Your task is to write out the complete listing exactly as it is shown.

— Begin —

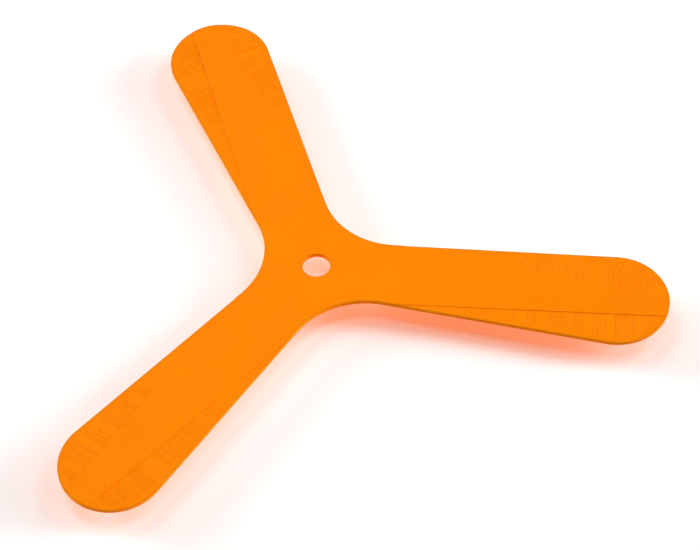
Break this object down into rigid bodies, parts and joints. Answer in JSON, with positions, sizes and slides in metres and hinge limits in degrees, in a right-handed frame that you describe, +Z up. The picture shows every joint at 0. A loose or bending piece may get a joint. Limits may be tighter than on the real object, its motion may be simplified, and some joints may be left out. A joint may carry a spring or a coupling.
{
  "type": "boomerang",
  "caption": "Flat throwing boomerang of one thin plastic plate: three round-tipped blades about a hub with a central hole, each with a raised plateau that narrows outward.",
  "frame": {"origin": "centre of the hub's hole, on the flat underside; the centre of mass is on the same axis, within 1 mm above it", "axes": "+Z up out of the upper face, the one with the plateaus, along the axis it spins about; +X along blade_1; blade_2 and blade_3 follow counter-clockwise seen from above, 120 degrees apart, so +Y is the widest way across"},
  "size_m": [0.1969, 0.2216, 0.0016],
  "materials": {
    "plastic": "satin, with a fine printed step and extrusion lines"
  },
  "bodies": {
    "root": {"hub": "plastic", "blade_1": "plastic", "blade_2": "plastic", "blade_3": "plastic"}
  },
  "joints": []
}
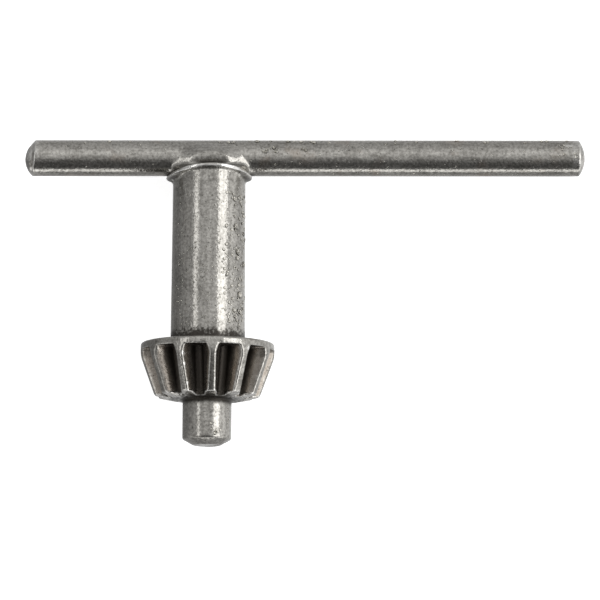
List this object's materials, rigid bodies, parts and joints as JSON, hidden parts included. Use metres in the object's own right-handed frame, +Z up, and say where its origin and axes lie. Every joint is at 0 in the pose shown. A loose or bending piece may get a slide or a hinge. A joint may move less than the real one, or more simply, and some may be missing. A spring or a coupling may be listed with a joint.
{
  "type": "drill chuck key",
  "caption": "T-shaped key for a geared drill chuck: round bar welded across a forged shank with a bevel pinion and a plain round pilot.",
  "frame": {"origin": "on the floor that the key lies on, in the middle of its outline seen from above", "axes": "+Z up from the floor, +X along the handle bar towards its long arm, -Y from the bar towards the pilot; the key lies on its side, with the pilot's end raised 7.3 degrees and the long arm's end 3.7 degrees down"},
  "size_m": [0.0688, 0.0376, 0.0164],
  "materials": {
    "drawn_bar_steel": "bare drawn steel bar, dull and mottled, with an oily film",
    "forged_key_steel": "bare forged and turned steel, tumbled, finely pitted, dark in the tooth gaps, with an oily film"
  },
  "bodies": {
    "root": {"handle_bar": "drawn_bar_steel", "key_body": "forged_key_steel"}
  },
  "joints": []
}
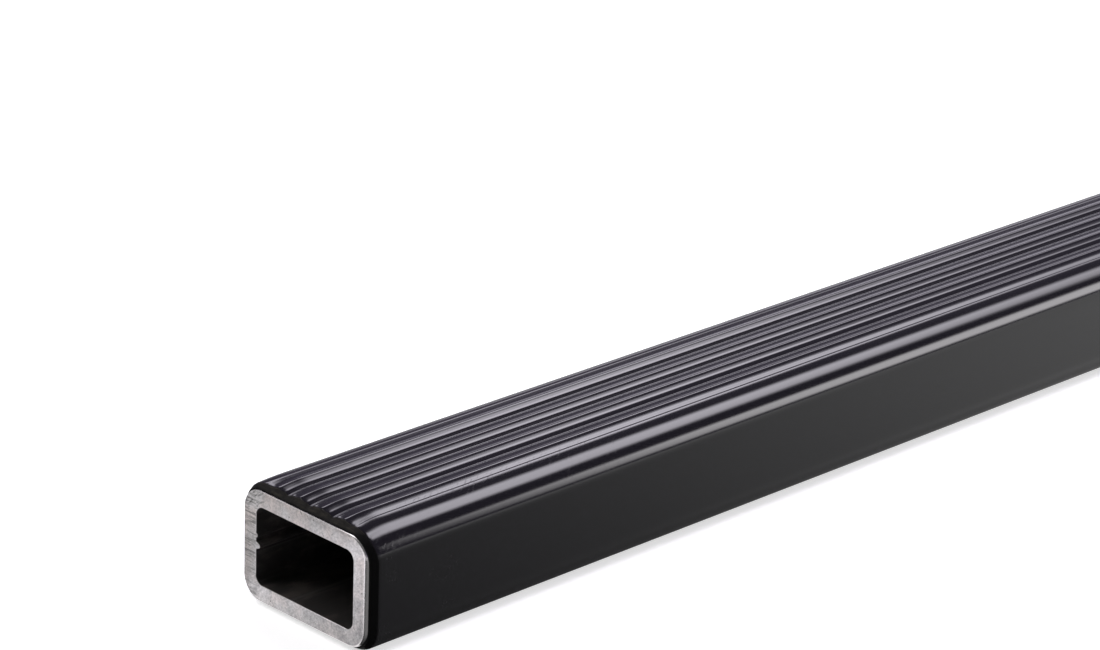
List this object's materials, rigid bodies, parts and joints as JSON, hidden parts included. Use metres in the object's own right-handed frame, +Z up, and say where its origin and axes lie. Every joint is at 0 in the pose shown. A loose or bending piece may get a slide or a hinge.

— End —

● SOLUTION
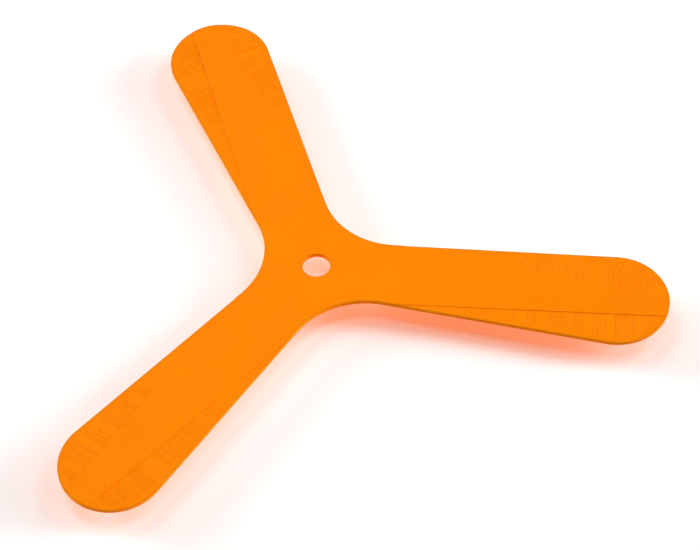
Break this object down into rigid bodies, parts and joints. Answer in JSON, with positions, sizes and slides in metres and hinge limits in degrees, in a right-handed frame that you describe, +Z up. The picture shows every joint at 0. A loose or bending piece may get a joint. Limits may be tighter than on the real object, its motion may be simplified, and some joints may be left out. A joint may carry a spring or a coupling.
{
  "type": "boomerang",
  "caption": "Flat throwing boomerang of one thin plastic plate: three round-tipped blades about a hub with a central hole, each with a raised plateau that narrows outward.",
  "frame": {"origin": "centre of the hub's hole, on the flat underside; the centre of mass is on the same axis, within 1 mm above it", "axes": "+Z up out of the upper face, the one with the plateaus, along the axis it spins about; +X along blade_1; blade_2 and blade_3 follow counter-clockwise seen from above, 120 degrees apart, so +Y is the widest way across"},
  "size_m": [0.1969, 0.2216, 0.0016],
  "materials": {
    "plastic": "satin, with a fine printed step and extrusion lines"
  },
  "bodies": {
    "root": {"hub": "plastic", "blade_1": "plastic", "blade_2": "plastic", "blade_3": "plastic"}
  },
  "joints": []
}
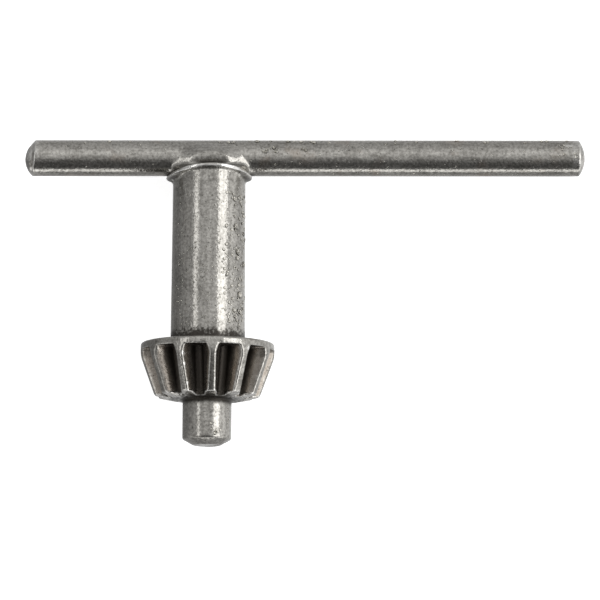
List this object's materials, rigid bodies, parts and joints as JSON, hidden parts included. Use metres in the object's own right-handed frame, +Z up, and say where its origin and axes lie. Every joint is at 0 in the pose shown. A loose or bending piece may get a slide or a hinge. A joint may move less than the real one, or more simply, and some may be missing. A spring or a coupling may be listed with a joint.
{
  "type": "drill chuck key",
  "caption": "T-shaped key for a geared drill chuck: round bar welded across a forged shank with a bevel pinion and a plain round pilot.",
  "frame": {"origin": "on the floor that the key lies on, in the middle of its outline seen from above", "axes": "+Z up from the floor, +X along the handle bar towards its long arm, -Y from the bar towards the pilot; the key lies on its side, with the pilot's end raised 7.3 degrees and the long arm's end 3.7 degrees down"},
  "size_m": [0.0688, 0.0376, 0.0164],
  "materials": {
    "drawn_bar_steel": "bare drawn steel bar, dull and mottled, with an oily film",
    "forged_key_steel": "bare forged and turned steel, tumbled, finely pitted, dark in the tooth gaps, with an oily film"
  },
  "bodies": {
    "root": {"handle_bar": "drawn_bar_steel", "key_body": "forged_key_steel"}
  },
  "joints": []
}
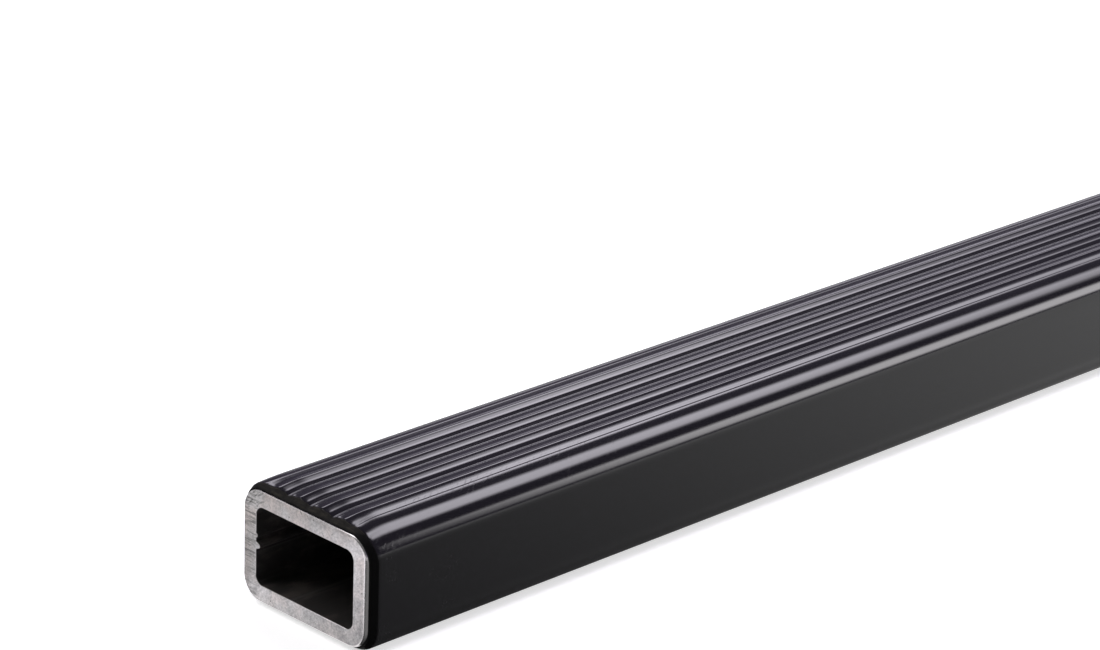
List this object's materials, rigid bodies, parts and joints as JSON, hidden parts included. Use metres in the object's own right-handed frame, +Z up, and say where its origin and axes lie. Every joint is at 0 in the pose shown. A loose or bending piece may get a slide or a hinge.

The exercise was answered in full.